* [INSTRUCTIONS FOR THE TASK]:
In the listing below, locate the line containing "Write the OpenSCAD" and the line containing "corner_r = 3; // [1:0.5:5]". Output both of them and every line between, exactly as written, and nothing more.

* [STORED DATA]:
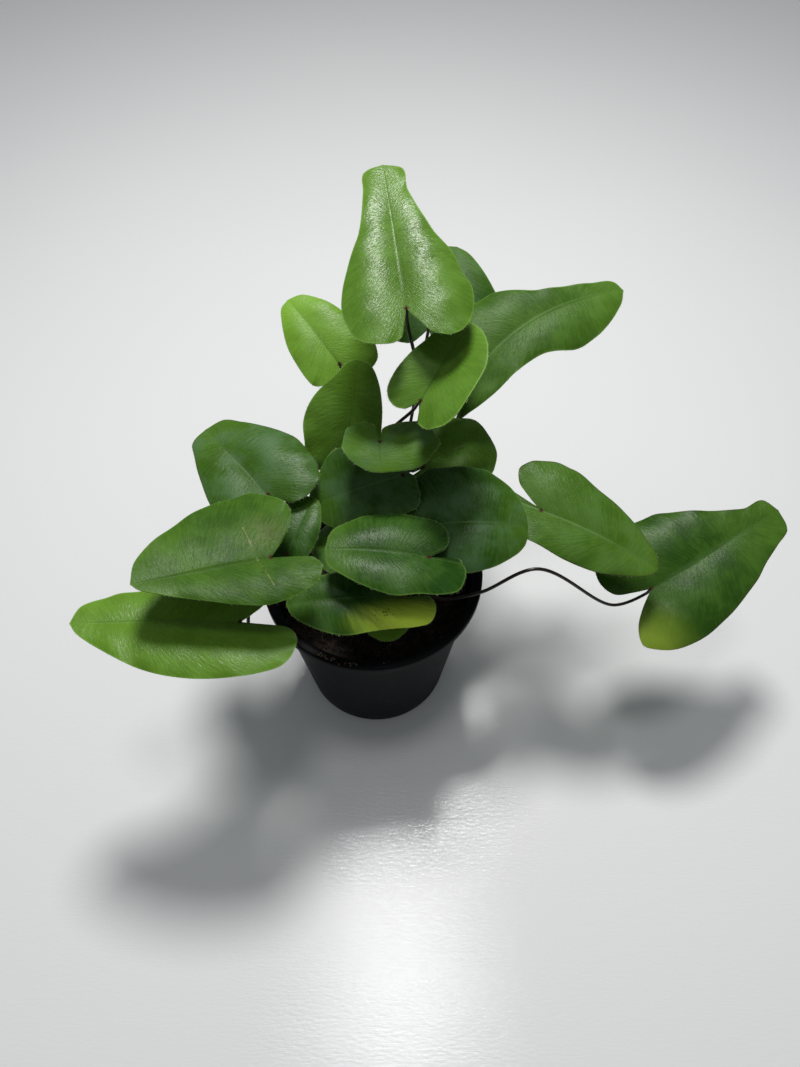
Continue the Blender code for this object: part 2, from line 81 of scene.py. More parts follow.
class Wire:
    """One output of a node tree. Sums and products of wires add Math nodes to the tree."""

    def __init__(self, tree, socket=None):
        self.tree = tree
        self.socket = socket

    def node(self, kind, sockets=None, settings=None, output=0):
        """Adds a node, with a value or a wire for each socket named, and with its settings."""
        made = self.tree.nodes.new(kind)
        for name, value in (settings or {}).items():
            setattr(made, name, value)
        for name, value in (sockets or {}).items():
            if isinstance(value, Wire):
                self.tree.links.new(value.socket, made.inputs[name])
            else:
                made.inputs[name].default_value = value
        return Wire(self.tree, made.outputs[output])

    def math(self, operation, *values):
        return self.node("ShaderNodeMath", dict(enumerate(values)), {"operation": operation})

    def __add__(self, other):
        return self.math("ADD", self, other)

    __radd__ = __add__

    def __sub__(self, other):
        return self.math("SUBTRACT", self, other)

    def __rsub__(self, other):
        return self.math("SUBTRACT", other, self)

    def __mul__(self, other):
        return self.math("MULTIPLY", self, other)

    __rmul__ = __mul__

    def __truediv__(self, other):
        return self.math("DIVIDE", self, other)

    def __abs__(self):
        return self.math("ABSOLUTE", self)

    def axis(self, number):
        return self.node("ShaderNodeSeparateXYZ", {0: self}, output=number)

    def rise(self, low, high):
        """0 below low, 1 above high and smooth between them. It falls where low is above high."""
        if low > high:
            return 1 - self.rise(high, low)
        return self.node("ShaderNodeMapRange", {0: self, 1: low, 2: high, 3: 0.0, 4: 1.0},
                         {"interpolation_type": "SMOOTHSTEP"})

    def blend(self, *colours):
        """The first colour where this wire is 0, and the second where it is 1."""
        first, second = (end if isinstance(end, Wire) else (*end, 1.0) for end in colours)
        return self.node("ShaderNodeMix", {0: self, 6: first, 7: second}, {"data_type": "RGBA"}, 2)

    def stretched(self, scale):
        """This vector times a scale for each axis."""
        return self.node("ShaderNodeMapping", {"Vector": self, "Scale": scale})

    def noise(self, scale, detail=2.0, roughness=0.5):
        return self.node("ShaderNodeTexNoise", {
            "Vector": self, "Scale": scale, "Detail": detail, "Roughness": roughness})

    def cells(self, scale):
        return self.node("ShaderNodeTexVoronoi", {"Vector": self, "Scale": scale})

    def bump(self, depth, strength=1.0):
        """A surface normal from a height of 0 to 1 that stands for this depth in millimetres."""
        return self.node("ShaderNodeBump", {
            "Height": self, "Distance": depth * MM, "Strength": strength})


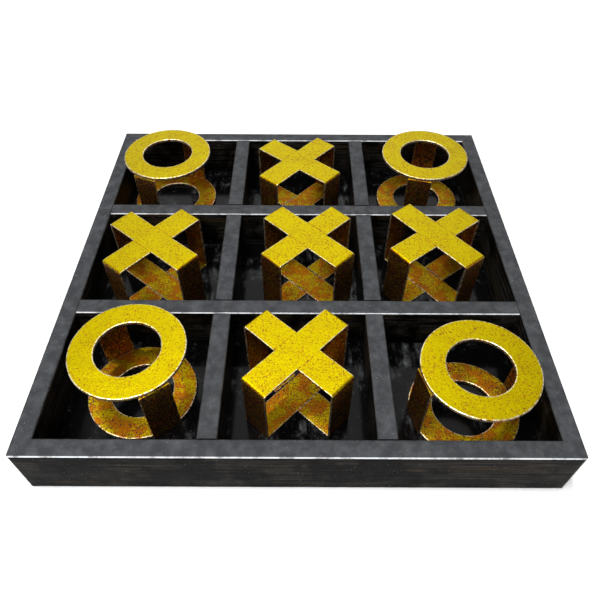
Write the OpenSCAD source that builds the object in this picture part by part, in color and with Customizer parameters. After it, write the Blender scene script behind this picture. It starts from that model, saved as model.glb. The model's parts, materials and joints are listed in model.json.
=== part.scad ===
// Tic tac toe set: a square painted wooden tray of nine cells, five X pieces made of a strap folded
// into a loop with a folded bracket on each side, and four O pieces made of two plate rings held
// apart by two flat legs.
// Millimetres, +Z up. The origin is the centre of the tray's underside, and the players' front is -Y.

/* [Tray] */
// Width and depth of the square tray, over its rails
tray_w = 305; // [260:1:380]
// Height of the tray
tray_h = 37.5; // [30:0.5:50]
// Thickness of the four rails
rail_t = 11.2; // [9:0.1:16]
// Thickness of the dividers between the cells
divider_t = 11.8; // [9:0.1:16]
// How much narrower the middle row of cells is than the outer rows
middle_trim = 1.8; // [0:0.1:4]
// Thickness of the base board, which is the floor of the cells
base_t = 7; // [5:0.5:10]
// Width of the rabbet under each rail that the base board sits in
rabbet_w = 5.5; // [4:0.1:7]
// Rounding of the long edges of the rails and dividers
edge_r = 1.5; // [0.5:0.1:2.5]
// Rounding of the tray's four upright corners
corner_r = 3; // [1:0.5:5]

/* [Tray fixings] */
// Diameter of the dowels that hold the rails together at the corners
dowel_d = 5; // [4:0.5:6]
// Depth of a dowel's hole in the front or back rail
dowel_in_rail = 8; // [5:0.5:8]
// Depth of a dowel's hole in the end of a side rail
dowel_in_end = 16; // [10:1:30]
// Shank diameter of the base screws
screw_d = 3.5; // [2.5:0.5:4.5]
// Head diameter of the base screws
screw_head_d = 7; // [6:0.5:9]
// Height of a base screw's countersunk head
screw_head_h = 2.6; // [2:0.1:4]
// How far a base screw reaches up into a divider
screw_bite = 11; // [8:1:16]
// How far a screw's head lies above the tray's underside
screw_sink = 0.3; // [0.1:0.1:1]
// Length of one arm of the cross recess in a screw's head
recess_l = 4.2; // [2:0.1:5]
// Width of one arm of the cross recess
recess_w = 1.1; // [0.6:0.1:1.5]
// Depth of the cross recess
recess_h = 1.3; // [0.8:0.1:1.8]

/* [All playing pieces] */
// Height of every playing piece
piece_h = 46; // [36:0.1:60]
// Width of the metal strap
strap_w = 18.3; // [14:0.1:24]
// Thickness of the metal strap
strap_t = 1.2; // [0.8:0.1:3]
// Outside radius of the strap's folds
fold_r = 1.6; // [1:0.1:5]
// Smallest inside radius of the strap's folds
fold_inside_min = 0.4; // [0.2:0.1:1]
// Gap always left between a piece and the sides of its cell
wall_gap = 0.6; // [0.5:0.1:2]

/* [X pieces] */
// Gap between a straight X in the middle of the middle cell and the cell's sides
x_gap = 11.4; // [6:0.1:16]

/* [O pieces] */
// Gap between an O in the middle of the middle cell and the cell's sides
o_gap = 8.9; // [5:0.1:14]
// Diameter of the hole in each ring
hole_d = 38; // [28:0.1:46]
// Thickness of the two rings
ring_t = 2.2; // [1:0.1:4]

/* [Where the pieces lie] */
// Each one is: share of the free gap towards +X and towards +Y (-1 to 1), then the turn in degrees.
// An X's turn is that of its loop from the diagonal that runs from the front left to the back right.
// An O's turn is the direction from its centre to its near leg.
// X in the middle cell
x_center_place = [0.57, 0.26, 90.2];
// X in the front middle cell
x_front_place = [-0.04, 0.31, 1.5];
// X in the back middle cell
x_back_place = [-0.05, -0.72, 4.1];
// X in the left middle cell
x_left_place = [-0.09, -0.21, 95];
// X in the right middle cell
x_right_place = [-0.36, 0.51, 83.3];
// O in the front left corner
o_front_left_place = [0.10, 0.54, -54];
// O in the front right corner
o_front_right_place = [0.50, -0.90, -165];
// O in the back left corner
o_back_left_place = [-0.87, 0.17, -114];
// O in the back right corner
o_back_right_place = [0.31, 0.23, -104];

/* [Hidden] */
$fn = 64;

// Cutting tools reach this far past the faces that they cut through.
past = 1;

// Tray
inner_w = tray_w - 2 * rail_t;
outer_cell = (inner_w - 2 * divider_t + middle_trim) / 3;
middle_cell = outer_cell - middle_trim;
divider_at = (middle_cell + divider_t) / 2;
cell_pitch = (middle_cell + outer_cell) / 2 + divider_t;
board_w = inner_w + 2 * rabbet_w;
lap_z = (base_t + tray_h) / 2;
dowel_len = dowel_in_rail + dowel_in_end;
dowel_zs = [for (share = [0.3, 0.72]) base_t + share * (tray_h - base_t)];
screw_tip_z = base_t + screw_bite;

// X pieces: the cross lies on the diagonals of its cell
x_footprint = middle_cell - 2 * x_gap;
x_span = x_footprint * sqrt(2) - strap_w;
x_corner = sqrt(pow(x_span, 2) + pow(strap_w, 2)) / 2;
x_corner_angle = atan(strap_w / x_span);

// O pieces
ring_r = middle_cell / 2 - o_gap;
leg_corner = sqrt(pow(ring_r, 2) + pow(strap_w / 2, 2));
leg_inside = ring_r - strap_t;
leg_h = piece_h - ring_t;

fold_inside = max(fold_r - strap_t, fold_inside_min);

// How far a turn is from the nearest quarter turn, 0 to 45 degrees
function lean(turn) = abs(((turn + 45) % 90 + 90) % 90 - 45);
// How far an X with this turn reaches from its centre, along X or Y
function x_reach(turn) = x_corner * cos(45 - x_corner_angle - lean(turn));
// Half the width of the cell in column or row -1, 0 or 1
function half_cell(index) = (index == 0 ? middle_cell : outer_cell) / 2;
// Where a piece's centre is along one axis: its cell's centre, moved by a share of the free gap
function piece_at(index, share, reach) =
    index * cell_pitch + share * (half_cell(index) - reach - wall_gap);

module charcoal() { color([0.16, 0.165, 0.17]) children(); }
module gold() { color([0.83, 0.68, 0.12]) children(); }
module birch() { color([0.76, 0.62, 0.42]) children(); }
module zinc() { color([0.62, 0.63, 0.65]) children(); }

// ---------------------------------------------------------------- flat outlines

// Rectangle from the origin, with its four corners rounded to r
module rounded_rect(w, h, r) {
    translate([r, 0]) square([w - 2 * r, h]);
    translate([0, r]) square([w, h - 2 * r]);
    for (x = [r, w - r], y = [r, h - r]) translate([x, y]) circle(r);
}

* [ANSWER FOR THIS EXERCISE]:
Write the OpenSCAD source that builds the object in this picture part by part, in color and with Customizer parameters. After it, write the Blender scene script behind this picture. It starts from that model, saved as model.glb. The model's parts, materials and joints are listed in model.json.
=== part.scad ===
// Tic tac toe set: a square painted wooden tray of nine cells, five X pieces made of a strap folded
// into a loop with a folded bracket on each side, and four O pieces made of two plate rings held
// apart by two flat legs.
// Millimetres, +Z up. The origin is the centre of the tray's underside, and the players' front is -Y.

/* [Tray] */
// Width and depth of the square tray, over its rails
tray_w = 305; // [260:1:380]
// Height of the tray
tray_h = 37.5; // [30:0.5:50]
// Thickness of the four rails
rail_t = 11.2; // [9:0.1:16]
// Thickness of the dividers between the cells
divider_t = 11.8; // [9:0.1:16]
// How much narrower the middle row of cells is than the outer rows
middle_trim = 1.8; // [0:0.1:4]
// Thickness of the base board, which is the floor of the cells
base_t = 7; // [5:0.5:10]
// Width of the rabbet under each rail that the base board sits in
rabbet_w = 5.5; // [4:0.1:7]
// Rounding of the long edges of the rails and dividers
edge_r = 1.5; // [0.5:0.1:2.5]
// Rounding of the tray's four upright corners
corner_r = 3; // [1:0.5:5]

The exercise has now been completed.